Chief United States District Judge Kimberly Mueller yesterday granted its motion for preliminary injunction in a Proposition 65 case involving acrylamide warnings on food and beverages, barring the California Attorney General and anyone else from filing new lawsuits against businesses that do not display these types of Proposition 65 acrylamide warnings.
Acrylamide is naturally occurring and found in many foods. It often forms as a result of a reaction between sugars and the amino acid asparagine, which naturally occurs in many foods.
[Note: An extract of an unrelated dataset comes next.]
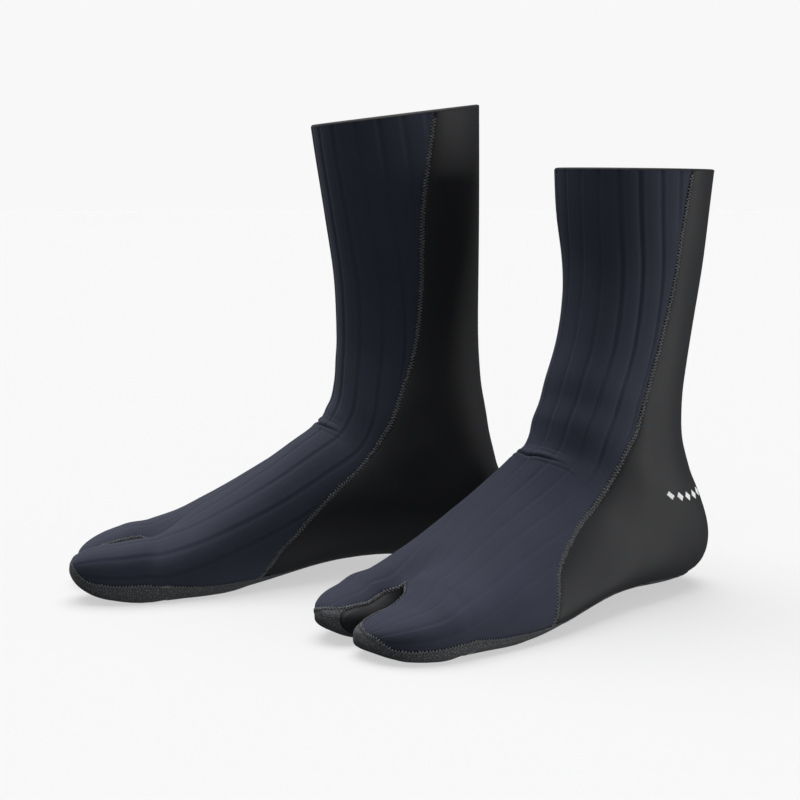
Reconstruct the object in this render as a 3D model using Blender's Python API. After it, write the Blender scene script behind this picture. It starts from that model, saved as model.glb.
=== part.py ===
"""A pair of split-toe neoprene boots, standing on their soles. Blender 4.5, metres, +Z up.

Each boot is a hollow sock sewn from panels of neoprene: a front panel over shin, instep and toes,
a back panel round calf and heel, a grippy sole that turns up round the forefoot, and gussets in the
split between the big toe and the other toes. Flat stitched seams join them. Each panel is one piece
of cloth, cut into nodes only where the boot flexes: at the ankle and at the root of the toes.

A boot is modelled in its own millimetres: x forward from the heel, y towards the other foot, z up.
"""

import bmesh
import bpy
import numpy as np
from math import pi, radians

MM = 0.001

# ---------------------------------------------------------------- driving dimensions, millimetres
SKIN = 3.0              # thickness of the neoprene
GAP = 0.4               # free space between two panels that are sewn together
SEAM_WIDTH = 4.0
SEAM_THICKNESS = 0.7
SEAM_LIFT = 0.4         # space under a seam tape
SOLE_FLAT = 1.0         # everything lower than this is pressed flat on the ground

# Sections of the sock, from the root of the toes back to the heel and up to the lower shin:
#   front x, front z, back x, back z, ridge y, keel y, inner y, outer y, widest share, front n, back n
# The front point lies on shin or instep and the back point on sole, heel or calf.
SECTIONS = [
    (216, 38.5, 216, 0, 10, 9, 51, -47, .42, 2.4, 5.5),
    (196, 46, 196, 0, 12, 6, 51, -48, .38, 2.3, 5.5),
    (176, 57, 173, 0, 13, 1, 48, -48, .36, 2.2, 5.0),
    (152, 71, 141, 3.5, 12, -6, 42, -46, .33, 2.1, 4.2),
    (132, 83.5, 106, 8.5, 9, -10, 37.5, -42, .34, 2.1, 3.8),
    (118, 92.5, 68, 9, 6, -9, 36.5, -38.5, .40, 2.1, 3.2),
    (110, 98.5, 27, 5.5, 4, -4, 36.5, -38, .48, 2.1, 2.9),
    (105.5, 105.5, -12, 9, 3, 0, 37, -39, .56, 2.1, 2.7),
    (102, 114, -21.5, 33, 2, 0, 37, -39, .60, 2.1, 2.7),
    (98.5, 126, -10, 64, 1, 0, 36, -37, .57, 2.0, 2.4),
    (95.5, 140, -3, 95, 0, 0, 34, -35, .53, 2.0, 2.2),
    (93.5, 160, 1, 132, 0, 0, 33, -34, .50, 2.0, 2.1),
    (94, 195, 0, 178, 0, 0, 36, -37, .50, 2.0, 2.0),
]
CUFF_HALF_WIDTH = 45
TOE_ROOT = SECTIONS[0][0]

# Places along the sock are counted in sections, from 0 at the root of the toes to 14 at the cuff.
CUFF = 14
SIDE_SEAM_START = 2.8   # where the side seam leaves the sole seam
ROWS_FOOT = [0, .5, 1, 1.5, 2, 2.4, 2.8, 3, 3.3, 3.7, 4.1, 4.5, 5, 5.5, 6]
ROWS_ROUND_HEEL = [.4, .22, .1, .03, 0]     # before the place where the sole seam closes round the heel
ROWS_ABOVE_HEEL = [7.0, 7.25, 7.5]
ROWS_ANKLE_BAND = [7.5, 8, 8.5, 9, 9.6]     # the part that folds when the ankle bends
ROWS_SHAFT = [9.6, 10.1, 10.7, 11.3, 12, 12.7, 13.3, 14]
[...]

Roasting, baking, frying, or otherwise cooking food at a high temperature appears to cause acrylamide to form, whether at home or at industrial scale.
“We are on the side of common sense,” said CalChamber President and CEO Allan Zaremberg. “This lawsuit is about reducing unnecessary fear for consumers and litigation threats for businesses.”
In the ruling, Judge Mueller states that, “no person may file or prosecute a new lawsuit to enforce the Proposition 65 warning requirement for cancer as applied to acrylamide in food and beverage products. This injunction applies to the requirement that any ‘person in the course of doing business’ provide a ‘clear and reasonable warning’ for cancer before ‘expos[ing] any individual to’ acrylamide in food and beverage products under California 10 Health & Safety Code § 25249.6.”
The CalChamber stated in a news release yesterday that “…for far too long, California businesses have been forced to provide Proposition 65 warnings on foods and beverages based on unproven science and the expense of litigation. Yesterday’s ruling vindicates the bedrock requirement that, before requiring anyone, including businesses, to say something they disagree with, the government must ensure that the statement is purely factual and non-controversial. Proposition 65 warnings for acrylamide in food do not meet that standard.”
Judge Mueller also denied a motion for summary judgment filed by the Council for Education and Research on Toxics (CERT) in the case, California Chamber of Commerce v. Xavier Becerra, in his official capacity as Attorney General of the State of California.